Scientists from the University of Tennessee at Chattanooga will lead a team to create and test smarter intersections, where drivers will spend less time idling at red lights, and cars will know what speed to drive to clear every green light.
"This project is a huge opportunity for us," said Mina Sartipi, director and principal investigator at the university's Center for Urban Informatics and Progress.
The Department of Energy awarded a $1.89 million grant to the collaboration with the University of Pittsburgh, Georgia Tech, Oak Ridge National Laboratory and the city of Chattanooga. The grant was one of just three awarded in this category in the nation, and the work could lead to less fuel consumption and safer roads, Sartipi said.
"This is the largest grant we have gotten," said Sartipi, who has led the Center for Urban Informatics and Progress since it launched two years ago. "Our existing infrastructure, the MLK Smart Corridor, will be the cornerstone for this work, as it gives us a precedent for applied research — research with a real-world nuance."
The existing Smart City 'test bed' along M.L. King Boulevard records everything that happens, from cars passing through intersections to pedestrian and cyclist patterns. The road is a rich source of data, and a good foundation for future work, Sartipi said.
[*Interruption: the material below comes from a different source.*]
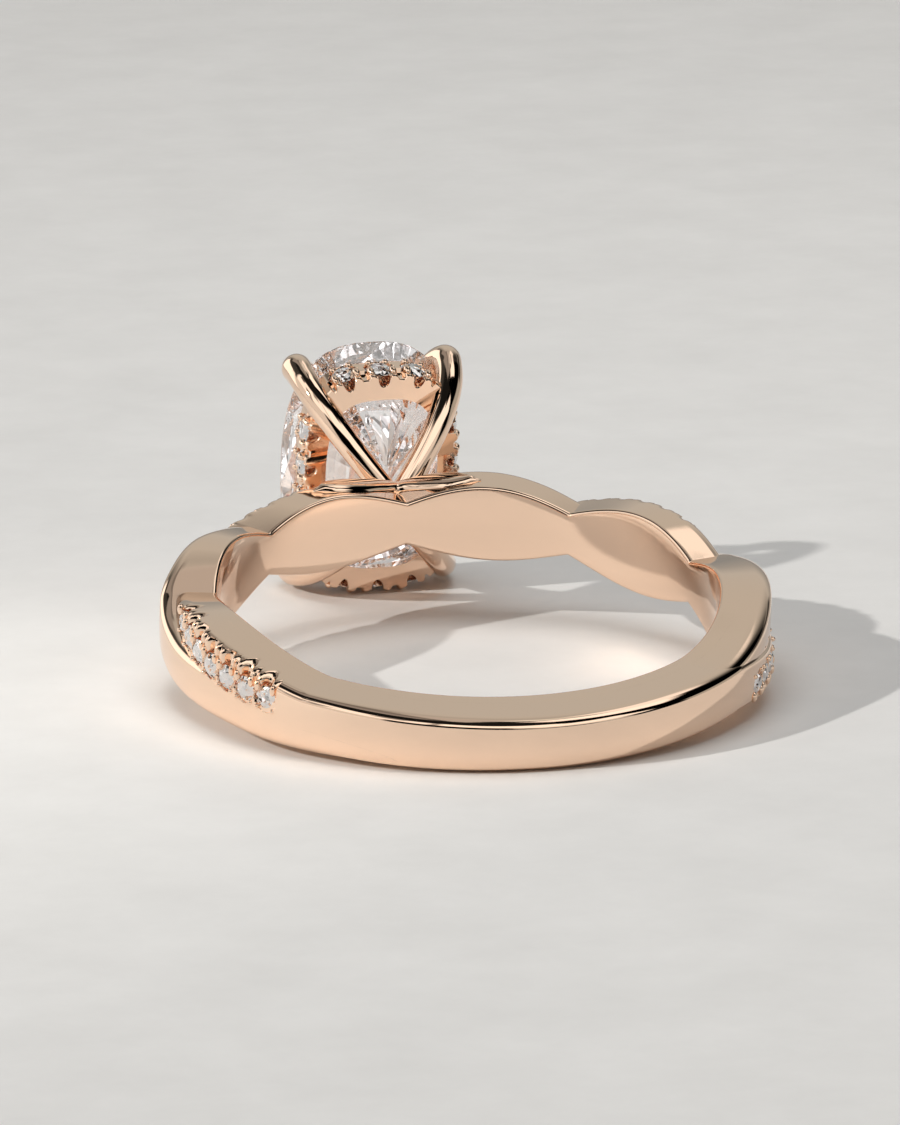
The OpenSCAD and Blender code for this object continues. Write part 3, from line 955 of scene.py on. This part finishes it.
gold = rose_gold()
clear = diamond("clear_diamond", CENTRE_TINT, 0.0)
small_clear = diamond("small_diamond", SMALL_TINT, SMALL_LUSTRE, small=True)
gold_piece("finger_lining", lining_shape(), STRAND_SMOOTH)
gold_piece("polished_strand", strand_shape(POLISHED), STRAND_SMOOTH)
gold_piece("stone_set_strand", strand_shape(STONE_SET), STRAND_SMOOTH)
claw = claw_shape()
for number, signs in enumerate([(1, 1, 1), (-1, 1, 1), (1, 1, -1), (-1, 1, -1)], 1):
    gold_piece(f"claw_{number}", mirrored(claw, signs), CLAW_SMOOTH)
leaf = leaf_shape()
gold_piece("claw_feet", joined([leaf, mirrored(leaf, (-1, 1, -1))]), CLAW_SMOOTH)
gold_piece("halo_wall", halo_shape(), HALO_SMOOTH)
gold_piece("halo_beads", halo_beads(), BEAD_SMOOTH)
gold_piece("shank_prongs", shank_prongs(), BEAD_SMOOTH)
diamond_piece("centre_diamond", centre_stone_shape(), clear, "centre_stone")
for number, place in enumerate(HALO_PLACES, 1):
    diamond_piece(f"halo_diamond_{number}", halo_stone_shape(place), small_clear, f"halo_stone_{number}")
for side, word in ((-1, "left"), (1, "right")):
    diamond_piece(f"shank_diamonds_{word}", shank_stones_shape(side), small_clear, f"shank_stones_{word}")

# The floor, the light and the camera

FLOOR_HALF = 1.5
floor_mesh = bpy.data.meshes.new("floor")
floor_corners = [(-FLOOR_HALF, -FLOOR_HALF, 0), (FLOOR_HALF, -FLOOR_HALF, 0), (FLOOR_HALF, FLOOR_HALF, 0),
                 (-FLOOR_HALF, FLOOR_HALF, 0)]
floor_mesh.from_pydata(floor_corners, [], [(0, 1, 2, 3)])
floor_mesh.materials.append(floor_finish())
floor = bpy.data.objects.new("floor", floor_mesh)
bpy.context.scene.collection.objects.link(floor)


def way(azimuth, elevation):
    """A unit vector: azimuth 0 is +y and 90 is +x, elevation is above the floor."""
    a, e = np.radians(azimuth), np.radians(elevation)
    return np.array([np.sin(a) * np.cos(e), np.cos(a) * np.cos(e), np.sin(e)])


def facing(obj, back, roll=0.0):
    """Turns a light or the camera so that it looks against back, which points out of its rear."""
    side = unit(np.cross([0, 0, 1.0], back))
    up = np.cross(back, side)
    turn = np.radians(roll)
    x, y = np.cos(turn) * side + np.sin(turn) * up, np.cos(turn) * up - np.sin(turn) * side
    matrix = np.eye(4)
    matrix[:3, 0], matrix[:3, 1], matrix[:3, 2], matrix[:3, 3] = x, y, back, obj.location
    obj.matrix_world = Matrix(matrix)


# Tints of the walls and of the soft boxes
COOL = (0.95, 0.985, 0.95)
WARM = (1.0, 0.98, 0.95)

# Greys of the walls by the sine of the elevation. The lit wall behind the ring has its azimuth, and the
# degrees off it beyond which it ends and within which it is whole.
WALLS = [(0.0, 0.46), (0.36, 0.42), (0.46, 0.07), (0.85, 0.04), (0.9, 0.01), (1.0, 0.01)]
BACK_WALL = [(0.0, 0.27), (0.21, 0.38), (0.37, 0.54), (0.71, 0.56), (0.83, 0.46), (0.87, 0.5), (0.905, 0.9),
             (0.93, 1.0), (0.945, 0.02)]
BACK_WALL_WAY = 17
BACK_WALL_EDGE = (38, 12)

# The tent that the stones gather light from: greys by a cell's chance, the cells' scale and a pink tint
SPARKLE = [(0.0, 0.01), (0.35, 0.22), (0.55, 0.62), (0.8, 1.15), (1.0, 2.5)]
SPARKLE_CELLS = 7
BLUSH = (1.0, 0.9, 0.895, 1)

# Flags and soft boxes: azimuth, half width, lowest and highest elevation in degrees, grey
SOFT_BOXES = [
    (88, 31, 22, 80, 0.0),
    (118, 12, 3, 29, 0.0),
    (58, 13, 11, 23, 0.05),
    (-4, 13, 57, 80, 0.2),
    (17, 10, 61, 84, 0.5),
    (66, 19, 53, 76, 1.3),
    (42, 10, 47, 60, 1.1),
    (163, 44, 28, 63, 1.25),
    (131, 14, 54, 67, 0.0),
    (152, 19, 12, 28, 0.8),
    (163, 17, -4, 12, 0.1),
    (250, 40, 29, 61, 1.2),
    (231, 8, 50, 63, 0.35),
    (277, 8, 53, 64, 0.1),
    (258, 38, -5, 29, 0.75),
    (258, 6, 25, 47, 0.3),
    (318, 22, -5, 35, 1.4),
    (340, 13, 46, 84, 0.3),
    (203, 24, -4, 34, 0.0)]
BOX_EDGE = 2.5
MATT_GREY = (0.12, 0.12, 0.12, 1)

# The sun: azimuth, elevation, energy, angle across and colour
KEY_WAY = (262.7, 31)
KEY_ENERGY = 1.95
KEY_ANGLE = 1.6
KEY_COLOUR = (1.0, 0.98, 0.95)

# The disk overhead: its height and width in metres, and its energy
FILL_HEIGHT = 0.2
FILL_SIZE = 0.2
FILL_ENERGY = 0.215

# Pools of light on the floor: place of the lamp in metres, energy, angle
POOLS = [
    ((-0.044, -0.002, 0.2), 0.4, 24),
    ((-0.0145, 0.003, 0.1), 0.13, 9),
    ((-0.0105, -0.0135, 0.06), 0.04, 9)]
POOL_COLOUR = (1.0, 0.98, 0.93)
POOL_LAMP_R = 0.01


def hung(name, kind, energy):
    """A new lamp of a kind and the object that holds it."""
    lamp = bpy.data.lights.new(name, kind)
    lamp.energy = energy
    holder = bpy.data.objects.new(name, lamp)
    bpy.context.scene.collection.objects.link(holder)
    return lamp, holder


def hide_from_mirrors(holder):
    """Keeps a lamp out of what the metal mirrors and the stones let through."""
    holder.visible_glossy = False
    holder.visible_transmission = False


def key_light():
    """A small hard lamp from the left: its shadows fall to the right and a little back."""
    lamp, holder = hung("key", "SUN", KEY_ENERGY)
    lamp.angle = np.radians(KEY_ANGLE)
    lamp.color = KEY_COLOUR
    facing(holder, way(*KEY_WAY))


def fill_light():
    """A soft disk overhead that brightens the floor round the ring."""
    lamp, holder = hung("fill", "AREA", FILL_ENERGY)
    lamp.shape = "DISK"
    lamp.size = FILL_SIZE
    holder.location = (0, 0, FILL_HEIGHT)
    hide_from_mirrors(holder)


def pool_light(name, at, energy, angle):
    """A soft spot on the floor, where the ring's bright sides throw light back."""
    lamp, holder = hung(name, "SPOT", energy)
    lamp.spot_size = np.radians(angle)
    lamp.spot_blend = 1.0
    lamp.shadow_soft_size = POOL_LAMP_R
    lamp.color = POOL_COLOUR
    holder.location = at
    hide_from_mirrors(holder)


def studio():
    """The room. The metal mirrors grey walls under a dark ceiling, a lit wall behind the ring and soft
    boxes round it. The stones gather light from a tent of pale cells, and matt surfaces an even grey."""
    world = bpy.data.worlds.new("studio")
    bpy.context.scene.world = world
    world.use_nodes = True
    tree = world.node_tree
    tree.nodes.clear()
    place = tree.nodes.new("ShaderNodeTexCoord")
    split = tree.nodes.new("ShaderNodeSeparateXYZ")
    tree.links.new(place.outputs["Generated"], split.inputs[0])
    height = split.outputs["Z"]
    ray = tree.nodes.new("ShaderNodeLightPath")
    level = tree.nodes.new("ShaderNodeVectorMath")
    level.operation = "MULTIPLY"
    level.inputs[1].default_value = (1, 1, 0)
    tree.links.new(place.outputs["Generated"], level.inputs[0])
    around = tree.nodes.new("ShaderNodeVectorMath")
    around.operation = "NORMALIZE"
    tree.links.new(level.outputs[0], around.inputs[0])

    def ramp(value, tint, stops):
        """Greys of one tint over a value."""
        made = tree.nodes.new("ShaderNodeValToRGB")
        tree.links.new(value, made.inputs["Fac"])
        while len(made.color_ramp.elements) < len(stops):
            made.color_ramp.elements.new(0.5)
        for element, (at, grey) in zip(made.color_ramp.elements, stops):
            element.position = at
            element.color = (grey * tint[0], grey * tint[1], grey * tint[2], 1)
        return made.outputs["Color"]

    def step(value, low, high):
        """A value's smooth step from low to high."""
        made = tree.nodes.new("ShaderNodeMapRange")
        made.interpolation_type = "SMOOTHSTEP"
        made.inputs["From Min"].default_value = low
        made.inputs["From Max"].default_value = high
        tree.links.new(value, made.inputs["Value"])
        return made.outputs["Result"]

    def times(first, second):
        """Two values multiplied."""
        made = tree.nodes.new("ShaderNodeMath")
        made.operation = "MULTIPLY"
        tree.links.new(first, made.inputs[0])
        tree.links.new(second, made.inputs[1])
        return made.outputs[0]

    def mixed(share, first, second):
        """The first colour where the share is 0 and the second where it is 1."""
        made = tree.nodes.new("ShaderNodeMix")
        made.data_type = "RGBA"
        tree.links.new(share, made.inputs["Factor"])
        for socket, colour in ((made.inputs[6], first), (made.inputs[7], second)):
            if isinstance(colour, tuple):
                socket.default_value = colour
            else:
                tree.links.new(colour, socket)
        return made.outputs[2]

    def sector(azimuth, wide, narrow):
        """1 within narrow degrees of an azimuth, 0 beyond wide degrees of it."""
        made = tree.nodes.new("ShaderNodeVectorMath")
        made.operation = "DOT_PRODUCT"
        tree.links.new(around.outputs[0], made.inputs[0])
        made.inputs[1].default_value = way(azimuth, 0)
        return step(made.outputs["Value"], np.cos(np.radians(wide)), np.cos(np.radians(narrow)))

    def sine(degrees):
        """An elevation as a height on the sphere round the ring."""
        return float(np.sin(np.radians(degrees)))

    behind = sector(BACK_WALL_WAY, *BACK_WALL_EDGE)
    room = mixed(behind, ramp(height, COOL, WALLS), ramp(height, COOL, BACK_WALL))
    for azimuth, half, low, high, grey in SOFT_BOXES:
        share = sector(azimuth, half + BOX_EDGE, half - BOX_EDGE)
        share = times(share, step(height, sine(low - BOX_EDGE), sine(low + BOX_EDGE)))
        share = times(share, step(height, sine(high + BOX_EDGE), sine(high - BOX_EDGE)))
        room = mixed(share, room, (grey * WARM[0], grey * WARM[1], grey * WARM[2], 1))
    cells = tree.nodes.new("ShaderNodeTexVoronoi")
    cells.inputs["Scale"].default_value = SPARKLE_CELLS
    tree.links.new(place.outputs["Generated"], cells.inputs["Vector"])
    chance = tree.nodes.new("ShaderNodeSeparateColor")
    tree.links.new(cells.outputs["Color"], chance.inputs[0])
    tent = ramp(chance.outputs[0], (1, 1, 1), SPARKLE)
    tint = mixed(chance.outputs[1], (1.0, 1.0, 1.0, 1), BLUSH)
    tinted = tree.nodes.new("ShaderNodeVectorMath")
    tinted.operation = "MULTIPLY"
    tree.links.new(tent, tinted.inputs[0])
    tree.links.new(tint, tinted.inputs[1])
    room = mixed(ray.outputs["Is Transmission Ray"], room, tinted.outputs[0])
    room = mixed(ray.outputs["Is Diffuse Ray"], room, MATT_GREY)
    background = tree.nodes.new("ShaderNodeBackground")
    tree.links.new(room, background.inputs["Color"])
    output = tree.nodes.new("ShaderNodeOutputWorld")
    tree.links.new(background.outputs[0], output.inputs["Surface"])


# The camera: what it looks at, in millimetres in the row frame, from how far and which way
LOOK_AT = np.array([-0.451, -1.792, 4.278])
CAMERA_FAR = 300.0
CAMERA_AZIMUTH = 14.35
CAMERA_ELEVATION = 14.835
CAMERA_ROLL = -0.1
FRAME_LONG_SIDE = 1125
FOCAL_PIXELS = 8857.1
SENSOR_WIDTH = 36.0
NEAREST, FURTHEST = 0.01, 10.0


def photo_camera():
    """The camera of the fit to the photograph: its lens is the focal length in pixels as a share of the
    frame's long side."""
    camera = bpy.data.cameras.new("photo_camera")
    camera.sensor_width = SENSOR_WIDTH
    camera.lens = FOCAL_PIXELS * SENSOR_WIDTH / FRAME_LONG_SIDE
    camera.clip_start = NEAREST
    camera.clip_end = FURTHEST
    holder = bpy.data.objects.new("photo_camera", camera)
    bpy.context.scene.collection.objects.link(holder)
    back = way(180 + CAMERA_AZIMUTH, CAMERA_ELEVATION)
    holder.location = MM * (LOOK_AT + CAMERA_FAR * back)
    facing(holder, back, CAMERA_ROLL)
    bpy.context.scene.camera = holder


key_light()
fill_light()
for number, (at, energy, angle) in enumerate(POOLS, 1):
    pool_light(f"pool_{number}", at, energy, angle)
studio()
photo_camera()
bpy.context.scene.view_settings.view_transform = "Standard"

# Light meets many facets before it leaves a stone. The blur keeps bright specks off the metal.
BOUNCES = 32
MIRROR_BOUNCES = 24
STONE_BOUNCES = 24
SPECK_BLUR = 0.3
cycles = bpy.context.scene.cycles
cycles.max_bounces = BOUNCES
cycles.glossy_bounces = MIRROR_BOUNCES
cycles.transmission_bounces = STONE_BOUNCES
cycles.blur_glossy = SPECK_BLUR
The Smart City work is led through the center at UTC, but also involves the city of Chattanooga, Hamilton County, CO.LAB, the Enterprise Center, EPB and Erlanger Health System. EPB in particular had a role in making Chattanooga a site for this cutting-edge research, as the city's high-speed internet infrastructure allows the center to process massive quantities of data.
This new work funded by the Department of Energy reflects the growing importance of connected and autonomous cars in increasing safety and reducing emissions, said Osama Osman, assistant professor in UTC's Department of Civil and Chemical Engineering, who will also work on the project.
"They really are safer," said Osman, who specializes in intelligent transportation systems and data analytics. "Technology sometimes causes some sort of fear, especially when there's a huge change, but autonomous cars are coming, connected cars are coming."
Through this kind of research, there will come a time when cars don't stop at intersections but are guided through them by artificial intelligence, he said.
"We can ultimately have a connected vehicle travel through an entire corridor without stopping for a second," Osman said. "These are all applications enabled by wireless communication."
The pandemic has cut the amount of traffic on the roads by about 20% from this time last year, but those open roads have led to more accidents and fatalities as people drive faster, Osman said.
"During the pandemic, safety has been compromised significantly," he said. "Safety is the number one priority in any work done in transportation research."
The collaboration with the University of Pittsburgh, Georgia Tech, Oak Ridge National Laboratory and the city of Chattanooga means the groups can bring together the research they've all done in connected vehicles and infrastructure, using the testbed in Chattanooga for real-world development, Sartipi said.
"That was a major thing for us winning this, the fact that we can do these things on the testbed because the infrastructure already existed," she said.
The work will happen in stages over about three years, including a phase when the researchers will test their theories in simulation environments at Oak Ridge. At every step, students at UTC and the other universities will support the work, Sartipi said.
"We have awesome students that are the forces behind this," she said. "It's such an integrated project, this has to be done altogether the whole time, so we all get together — including students."